Subs. No, not submarines or sandwiches, substitutes. I’ve found a bunch of links for subs in the kitchen when you’re cooking and discover you’re missing an important element in a recipe and don’t have any desire to go out to the store for one more single thing. You know that feeling.
It actually all started when I happened upon a link for an Old Bay seasoning sub. Well, two hours later…whew! I wasn’t actually cooking myself, but was interested because I have a few cans of crab meat calling to me from the pantry and a few crab cake recipes vying for attention. And who doesn’t love crab and crab cakes?
Most recipes call for Old Bay but not being in love with heat and a burning tongue I wanted to see what I could switch to get an OB “taste-kind-of-alike” and lower the heat. Yes, I am a whimp.
Still remember when I was married, going to a trendy restaurant that had just opened in LA, called Orleans. We ordered dinner and even though I selected the item least likely to be spicy, I couldn’t eat it without something to break up the heat. Yes, it was that hot/spicy. So I picked up a roll from the bread basket thinking it would be a perfect break from the burn.

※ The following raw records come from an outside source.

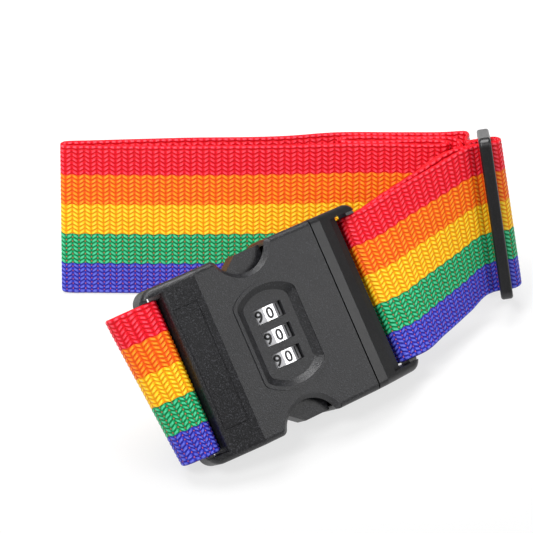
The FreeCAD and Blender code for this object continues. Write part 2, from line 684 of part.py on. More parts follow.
def ribbon(name, places):
    """A flat strip as wide and thick as the webbing along the places, of flat triangles."""
    places = eased(places)
    sections = []
    last = len(places) - 1
    for i, (middle, across) in enumerate(places):
        ahead = places[min(i + 1, last)][0] - places[max(i - 1, 0)][0]
        face = ahead.cross(across).normalize() * (THICK / 2)
        edge = across * HALF_WEB
        low, high = middle - face, middle + face
        sections.append([low - edge, low + edge, high + edge, high - edge])
    ends = (sections[0], sections[-1])
    faces = [triangle(end[i], end[i + 1], end[(i + 2) % 4]) for end in ends for i in (0, 2)]
    for here, there in zip(sections, sections[1:]):
        for k in range(4):
            a, b, c, d = here[k], here[(k + 1) % 4], there[(k + 1) % 4], there[k]
            # both broad sides are divided along the same diagonal, so that the strip keeps its thickness
            if k < 2:
                faces += [triangle(a, b, c), triangle(a, c, d)]
            else:
                faces += [triangle(a, b, d), triangle(b, c, d)]
    solid = Part.makeSolid(Part.makeShell(faces))
    if solid.Volume < 0:
        solid.reverse()
    return node(name, plain(name, solid))


def slider_places():
    """Near and far slot where the strap crosses the slider, for the sewn wrap and for the one over it."""
    bar_near = size("slider_rail") + size("slider_slot")
    bar_far = size("slider_width") - bar_near
    inner = THICK / 2 + size("web_gap")
    return (bar_near - inner, bar_far + inner), (bar_near - inner - LAYER, bar_far + inner + LAYER)


def strap_outer():
    """From the slider back to the left fold and forward again to the right hairpin."""
    (_, _), (_, far) = slider_places()
    side = size("slider_thickness") / 2
    back = [
        on_slider(far, -side + 0.5), on_slider(far, -side - 2.5), on_floor(68, -7.2, 1.6), on_floor(61, -6.9, 0.3),
        on_floor(46, -7.1), on_floor(22, -7.3), on_floor(8, -9.1), on_floor(-29, -10.4), on_floor(-46, -11.2),
        on_floor(-60, -11.9),
    ]
    front = [
        on_floor(-60, -14.6), on_floor(-29, -14.9), on_floor(11, -14.2), on_floor(30, FRONT), on_floor(40, FRONT),
    ]
    fold = turn(on_floor(-66.5, -12.2), on_floor(-66.5, -14.5), Vector(-2.4, 0, 0), 6)
    ribbon("strap_outer", back + fold + front)


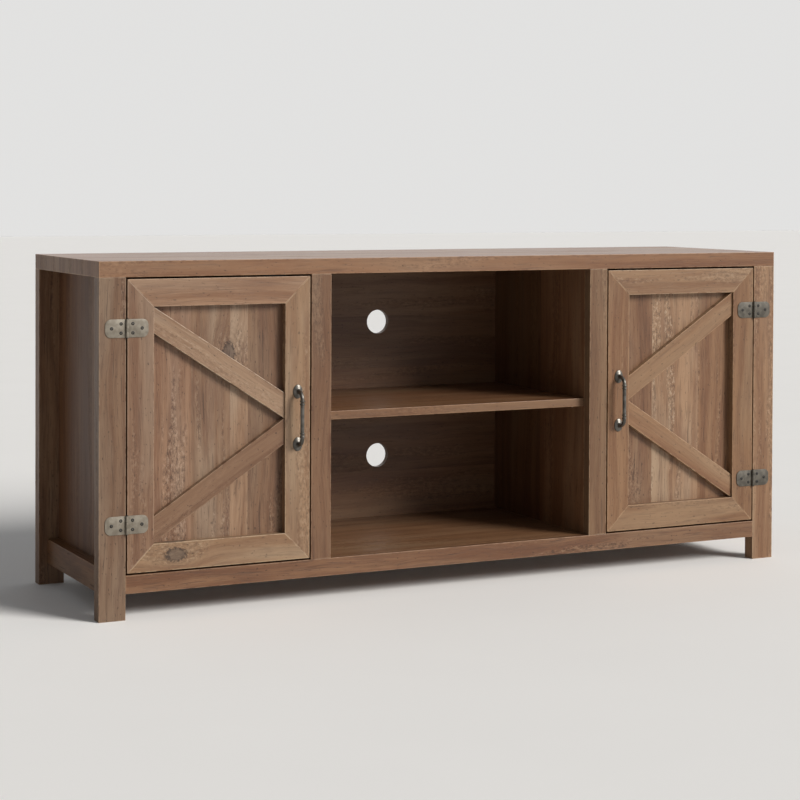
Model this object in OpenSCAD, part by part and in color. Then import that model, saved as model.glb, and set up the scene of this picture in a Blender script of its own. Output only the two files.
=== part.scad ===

It.Was.Not. OMG. It burned even more. Swear the the mirror on the wall was two-way and the waitstaff was just standing behind it laughing at people fanning their open mouths. Even my ex who could eat fire, encountered more than a few sweat-inducing mouthfuls as he ate. But I digress, so first we have Just a Pinch.com where I found one Old Bay recipe
as well as a bunch of other spice mix and rub recipes to substitute in a pinch. If you scroll to the bottom of each the recipe in the link, you’ll find links to other mixes. I also found this version.
So you can see how easy it was to go down the spice “rabbit hole” for two hours. But so worth it. Even found one for Spice Islands Beau Monde which is one ingredient in my sour cream dip. Love this dip, it’s so versatile, but more on that later. Note: This link bills itself as closer to the original Beau Monde, so I’m including it here.
Here are even more substitute links: Taco Mix and more here and here. Then there’s Fajita Mix. Plus here and here and here. There are also meatloaf mixes. Or here. One billed itself as gourmet meatloaf (not impressed) so I offer this which looks much better. The glaze sounds really good.
There’s a recipe for Berbere, an Ethiopian Spice mix which the author acquired from Whole Foods. Here’s another. One that I really needed is Garam Masala, the one in my cabinet (a 12 oz. jar!) has to be ten years old! And I love curry.
Need to sneak a batch in before it heats up for summer. But why settle on just one version when I can also choose from this? This one has a boat load of ingredients! Here’s one that’s not quite so over the top.
Thinking of curry, I should make Curried Cream of Asparagus soup since asparagus are in season. It’s the perfect recipe for thick stalks since you need to peel them with a veg peeler or the soup is stringy. Oh my, that is such delicious soup, warm, cold or room temperature. I could consume the entire pot! Will include the recipe soon. P.S. Peeling is the secret to delectable white asparagus btw and do not put the peelings down a disposal unless you relish turning a bunch of cash over to a plumber. Asparagus peelings and Insinkerators do not mix.
I know some of you have mentioned harissa in recipes so I found this and this and this for you. Then there’s ras-el-hanout. And that was just from one website! If you want to keep going, check out this link for another ton, okay maybe not a ton but quite a large number.
Well, hope you enjoyed the links, the last one is another rabbit hole btw. I actually had to force myself to close out of it so I could make dinner…lol. Oh and about my sour cream dip. I’ve been making this for years and years and find it goes with veggies, chips, you name just about anything and it’s scrumptious.
You just put equal amounts of the spice mixes listed below in a 16 ounce tub of sour cream. I, myself, like Knudson’s but it’s up to you. Use about 2-3 teaspoons each. Mix and wait. After about two hours in the fridge, stir and taste adjusting up if needed.
Oh dear. Sometimes I’m my own worst enemy. I just looked up the sodium content of the ingredients…something I probably shouldn’t have done. Yikes. Now I just may be finding subs for myself.
Amount of sodium in a quarter teaspoon: Lawry’s lemon pepper = 80 mg/ 1/4 t. (1 g) Spice Islands Beau Monde =150 mg/.25 t. ALT = EQUAL PARTS ONION POWDER AND CELERY SALT McCormick’s Bon Appetit = 200 mg sodium / 1/4 t. (.9 g) and has MSG Still makes a really great and tasty dip.